--- DIRECTIVE ---
Output the data that follows exactly, line for line.

--- SUPPLIED MATERIAL ---
** Begin **

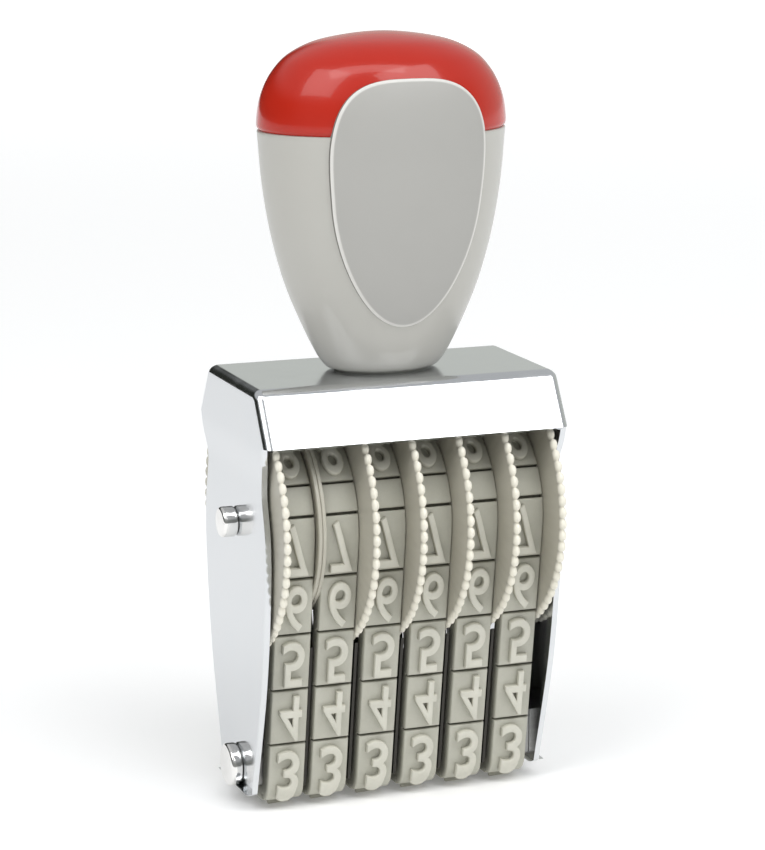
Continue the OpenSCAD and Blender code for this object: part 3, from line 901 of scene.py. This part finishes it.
# The cap: a red glossy dome, moulded in one piece. It plugs on to the grip, with a fine
# seam between the two.
seam_gap = 0.02 * mm
top_line = [point for point in handle_line if point[1] > joint + seam_clear]
cap_inside = [(wide - wall, high - wall * (high - joint) / (handle_height - joint))
              for wide, high in top_line if wide > 2 * wall]
cap_seam = [(joint_half - 0.32 * mm, joint + seam_gap),
            (joint_half - seam_edge, joint + 0.14 * mm),
            (half_at(joint + 0.4 * mm) - 0.06 * mm, joint + 0.4 * mm)]
cap_profile = [
    (joint_half - wall, joint + seam_gap), *cap_seam, *top_line, (0, handle_height - wall),
    *reversed(cap_inside), (joint_half - wall, joint + seam_gap)]
cap = moulded_round("cap_moulding", cap_profile)

cap_red, bench, shader = finish_named("cap_red", Specular_IOR_Level=0.2, Coat_Weight=0.35,
                                      Coat_Roughness=0.05)
spot = bench.add("ShaderNodeTexCoord", output=3)
flow = bench.add("ShaderNodeTexNoise", {}, {"Vector": spot, "Scale": 60, "Detail": 2})
orange_peel = bench.add("ShaderNodeTexNoise", {}, {"Vector": spot, "Scale": 700, "Detail": 2})
bench.plug(shader.inputs["Base Color"],
           bench.blended(flow, paint(172, 34, 20), paint(182, 42, 27)))
bench.plug(shader.inputs["Roughness"], bench.between(flow, 0.3, 0.7, 0.16, 0.24))
mould_skin = bench.add("ShaderNodeBump", {},
                       {"Height": orange_peel, "Strength": 0.05, "Distance": 0.1 * mm})
bench.plug(shader.inputs["Normal"], mould_skin)
cap.data.materials.append(cap_red)
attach(cap, "stamp")
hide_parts("handle_cap")


# The two labels: egg-shaped plates in satin grey plastic with a rounded rim, let into the front
# and the rear of the handle across its seam. Their rim carries a painted highlight, with a painted
# dark line of shade along its outer edge.
label_centre = 23.7 * mm
label_half_height = 16.8 * mm
label_half_width = 10.6 * mm
label_taper = 0.16
label_stand = 0.22 * mm
label_sunk = 1.3 * mm
label_flatness = 0.15
label_points = 120
label_rings = 10
shoulder = 3
rim_rounding = ((0.06 * mm, 0.08 * mm), (0.14 * mm, 0.07 * mm), (0.3 * mm, 0.02 * mm))
rim_rise = sum(lift for inset, lift in rim_rounding)


def label_plate(name):
    """An egg-shaped plate, made flat and facing the front, and then laid on the handle."""
    deselect()
    bpy.ops.mesh.primitive_circle_add(vertices=label_points, radius=1, fill_type="NGON",
                                      rotation=(pi / 2, 0, 0))
    plate = bpy.context.object
    bpy.ops.object.transform_apply(location=True, rotation=True, scale=True)
    for corner in plate.data.vertices:
        if corner.co.z > 0:
            full = (1 - min(corner.co.z, 1) ** shoulder) ** (1 / shoulder)
            corner.co.x = full if corner.co.x > 0 else -full
        corner.co.x *= label_half_width * (1 + label_taper * corner.co.z)
        corner.co.z *= label_half_height
    bpy.ops.object.mode_set(mode="EDIT")
    bpy.ops.mesh.select_all(action="SELECT")
    bpy.ops.mesh.normals_make_consistent(inside=False)
    bpy.ops.mesh.extrude_region_move(
        TRANSFORM_OT_translate={"value": (0, -label_stand - label_sunk, 0)})
    bpy.ops.mesh.select_all(action="SELECT")
    bpy.ops.mesh.normals_make_consistent(inside=False)
    pick("FACE", lambda face: len(face.verts) > 4 and face.normal.y < -0.5)
    for inset, lift in rim_rounding:
        bpy.ops.mesh.inset(thickness=inset, depth=lift)
    for ring in range(label_rings, 1, -1):
        bpy.ops.mesh.inset(thickness=hair, depth=0)
        share = (ring - 1) / ring
        bpy.ops.transform.resize(value=(share, 1, share), center_override=(0, 0, 0))
    bpy.ops.mesh.poke()
    bpy.ops.object.mode_set(mode="OBJECT")
    stand = min(corner.co.y for corner in plate.data.vertices)
    rim = plate.data.attributes.new("rim", "FLOAT", "POINT")
    for corner in plate.data.vertices:
        rim.data[corner.index].value = 1 + (stand - corner.co.y) / rim_rise
    for corner in plate.data.vertices:
        height = label_centre + corner.co.z
        half = half_at(height)
        curve = sqrt(max(half ** 2 - corner.co.x ** 2, 0))
        front = half * label_flatness + (1 - label_flatness) * curve
        corner.co.z = frame_height + height
        corner.co.y += -flatness * front - stand - label_stand
    return settle(plate, name, 50)


label_grey, bench, shader = finish_named("label_grey", Specular_IOR_Level=0.4)
spot = bench.add("ShaderNodeTexCoord", output=3)
cloud = bench.add("ShaderNodeTexNoise", {}, {"Vector": spot, "Scale": 90, "Detail": 3})
satin = bench.add("ShaderNodeTexNoise", {}, {"Vector": spot, "Scale": 2200, "Detail": 2})
plain = bench.blended(cloud, paint(166, 165, 161), paint(172, 171, 167))
height = bench.add("ShaderNodeAttribute", {"attribute_name": "rim"}, {}, 2)
# Painted highlight on the rounded rim, and painted shade along the plate's outer edge and side.
rim_highlight_and_shade = bench.add("ShaderNodeValToRGB", {"stops": [
    (0, paint(118, 117, 112)), (0.25, paint(226, 224, 219)), (0.9, paint(212, 210, 206))]},
    {"Fac": height})
inside_rim = bench.between(height, 0.9, 0.99)
bench.plug(shader.inputs["Base Color"], bench.blended(inside_rim, rim_highlight_and_shade, plain))
bench.plug(shader.inputs["Roughness"], bench.between(cloud, 0.3, 0.7, 0.42, 0.5))
satin_skin = bench.add("ShaderNodeBump", {},
                       {"Height": satin, "Strength": 0.15, "Distance": 0.03 * mm})
bench.plug(shader.inputs["Normal"], satin_skin)

front_plate = label_plate("front_label_plate")
rear_plate = copied(front_plate, "rear_label_plate")
for corner in rear_plate.data.vertices:
    corner.co.x *= -1
    corner.co.y *= -1
for plate, node in ((front_plate, "front_label"), (rear_plate, "rear_label")):
    plate.data.materials.append(label_grey)
    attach(plate, "stamp")
    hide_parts(node)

** End **

--- TASK RESULT ---
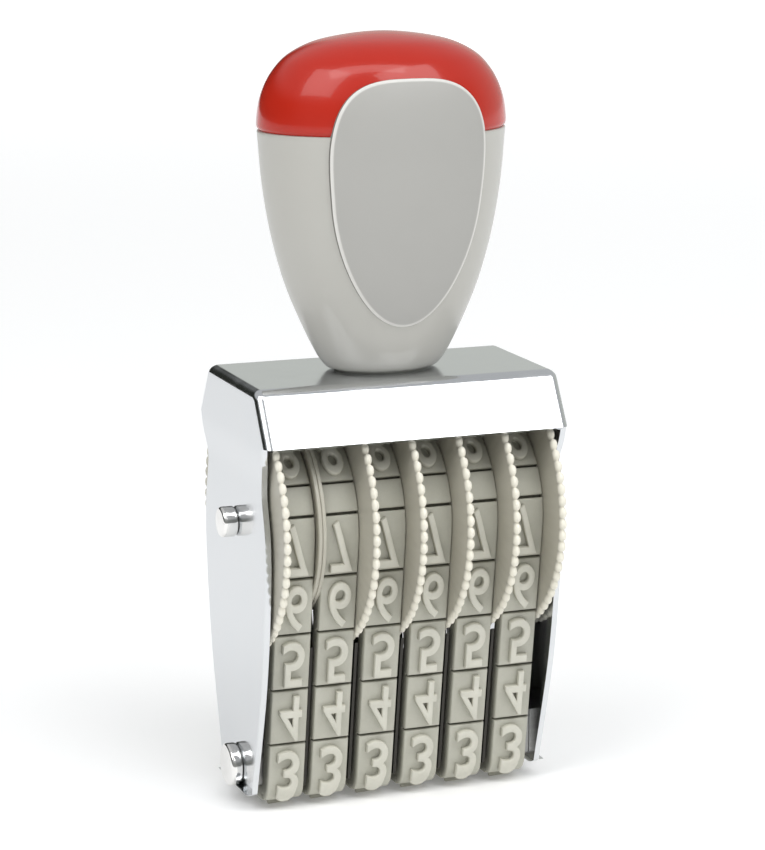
Continue the OpenSCAD and Blender code for this object: part 3, from line 901 of scene.py. This part finishes it.
# The cap: a red glossy dome, moulded in one piece. It plugs on to the grip, with a fine
# seam between the two.
seam_gap = 0.02 * mm
top_line = [point for point in handle_line if point[1] > joint + seam_clear]
cap_inside = [(wide - wall, high - wall * (high - joint) / (handle_height - joint))
              for wide, high in top_line if wide > 2 * wall]
cap_seam = [(joint_half - 0.32 * mm, joint + seam_gap),
            (joint_half - seam_edge, joint + 0.14 * mm),
            (half_at(joint + 0.4 * mm) - 0.06 * mm, joint + 0.4 * mm)]
cap_profile = [
    (joint_half - wall, joint + seam_gap), *cap_seam, *top_line, (0, handle_height - wall),
    *reversed(cap_inside), (joint_half - wall, joint + seam_gap)]
cap = moulded_round("cap_moulding", cap_profile)

cap_red, bench, shader = finish_named("cap_red", Specular_IOR_Level=0.2, Coat_Weight=0.35,
                                      Coat_Roughness=0.05)
spot = bench.add("ShaderNodeTexCoord", output=3)
flow = bench.add("ShaderNodeTexNoise", {}, {"Vector": spot, "Scale": 60, "Detail": 2})
orange_peel = bench.add("ShaderNodeTexNoise", {}, {"Vector": spot, "Scale": 700, "Detail": 2})
bench.plug(shader.inputs["Base Color"],
           bench.blended(flow, paint(172, 34, 20), paint(182, 42, 27)))
bench.plug(shader.inputs["Roughness"], bench.between(flow, 0.3, 0.7, 0.16, 0.24))
mould_skin = bench.add("ShaderNodeBump", {},
                       {"Height": orange_peel, "Strength": 0.05, "Distance": 0.1 * mm})
bench.plug(shader.inputs["Normal"], mould_skin)
cap.data.materials.append(cap_red)
attach(cap, "stamp")
hide_parts("handle_cap")


# The two labels: egg-shaped plates in satin grey plastic with a rounded rim, let into the front
# and the rear of the handle across its seam. Their rim carries a painted highlight, with a painted
# dark line of shade along its outer edge.
label_centre = 23.7 * mm
label_half_height = 16.8 * mm
label_half_width = 10.6 * mm
label_taper = 0.16
label_stand = 0.22 * mm
label_sunk = 1.3 * mm
label_flatness = 0.15
label_points = 120
label_rings = 10
shoulder = 3
rim_rounding = ((0.06 * mm, 0.08 * mm), (0.14 * mm, 0.07 * mm), (0.3 * mm, 0.02 * mm))
rim_rise = sum(lift for inset, lift in rim_rounding)


def label_plate(name):
    """An egg-shaped plate, made flat and facing the front, and then laid on the handle."""
    deselect()
    bpy.ops.mesh.primitive_circle_add(vertices=label_points, radius=1, fill_type="NGON",
                                      rotation=(pi / 2, 0, 0))
    plate = bpy.context.object
    bpy.ops.object.transform_apply(location=True, rotation=True, scale=True)
    for corner in plate.data.vertices:
        if corner.co.z > 0:
            full = (1 - min(corner.co.z, 1) ** shoulder) ** (1 / shoulder)
            corner.co.x = full if corner.co.x > 0 else -full
        corner.co.x *= label_half_width * (1 + label_taper * corner.co.z)
        corner.co.z *= label_half_height
    bpy.ops.object.mode_set(mode="EDIT")
    bpy.ops.mesh.select_all(action="SELECT")
    bpy.ops.mesh.normals_make_consistent(inside=False)
    bpy.ops.mesh.extrude_region_move(
        TRANSFORM_OT_translate={"value": (0, -label_stand - label_sunk, 0)})
    bpy.ops.mesh.select_all(action="SELECT")
    bpy.ops.mesh.normals_make_consistent(inside=False)
    pick("FACE", lambda face: len(face.verts) > 4 and face.normal.y < -0.5)
    for inset, lift in rim_rounding:
        bpy.ops.mesh.inset(thickness=inset, depth=lift)
    for ring in range(label_rings, 1, -1):
        bpy.ops.mesh.inset(thickness=hair, depth=0)
        share = (ring - 1) / ring
        bpy.ops.transform.resize(value=(share, 1, share), center_override=(0, 0, 0))
    bpy.ops.mesh.poke()
    bpy.ops.object.mode_set(mode="OBJECT")
    stand = min(corner.co.y for corner in plate.data.vertices)
    rim = plate.data.attributes.new("rim", "FLOAT", "POINT")
    for corner in plate.data.vertices:
        rim.data[corner.index].value = 1 + (stand - corner.co.y) / rim_rise
    for corner in plate.data.vertices:
        height = label_centre + corner.co.z
        half = half_at(height)
        curve = sqrt(max(half ** 2 - corner.co.x ** 2, 0))
        front = half * label_flatness + (1 - label_flatness) * curve
        corner.co.z = frame_height + height
        corner.co.y += -flatness * front - stand - label_stand
    return settle(plate, name, 50)


label_grey, bench, shader = finish_named("label_grey", Specular_IOR_Level=0.4)
spot = bench.add("ShaderNodeTexCoord", output=3)
cloud = bench.add("ShaderNodeTexNoise", {}, {"Vector": spot, "Scale": 90, "Detail": 3})
satin = bench.add("ShaderNodeTexNoise", {}, {"Vector": spot, "Scale": 2200, "Detail": 2})
plain = bench.blended(cloud, paint(166, 165, 161), paint(172, 171, 167))
height = bench.add("ShaderNodeAttribute", {"attribute_name": "rim"}, {}, 2)
# Painted highlight on the rounded rim, and painted shade along the plate's outer edge and side.
rim_highlight_and_shade = bench.add("ShaderNodeValToRGB", {"stops": [
    (0, paint(118, 117, 112)), (0.25, paint(226, 224, 219)), (0.9, paint(212, 210, 206))]},
    {"Fac": height})
inside_rim = bench.between(height, 0.9, 0.99)
bench.plug(shader.inputs["Base Color"], bench.blended(inside_rim, rim_highlight_and_shade, plain))
bench.plug(shader.inputs["Roughness"], bench.between(cloud, 0.3, 0.7, 0.42, 0.5))
satin_skin = bench.add("ShaderNodeBump", {},
                       {"Height": satin, "Strength": 0.15, "Distance": 0.03 * mm})
bench.plug(shader.inputs["Normal"], satin_skin)

front_plate = label_plate("front_label_plate")
rear_plate = copied(front_plate, "rear_label_plate")
for corner in rear_plate.data.vertices:
    corner.co.x *= -1
    corner.co.y *= -1
for plate, node in ((front_plate, "front_label"), (rear_plate, "rear_label")):
    plate.data.materials.append(label_grey)
    attach(plate, "stamp")
    hide_parts(node)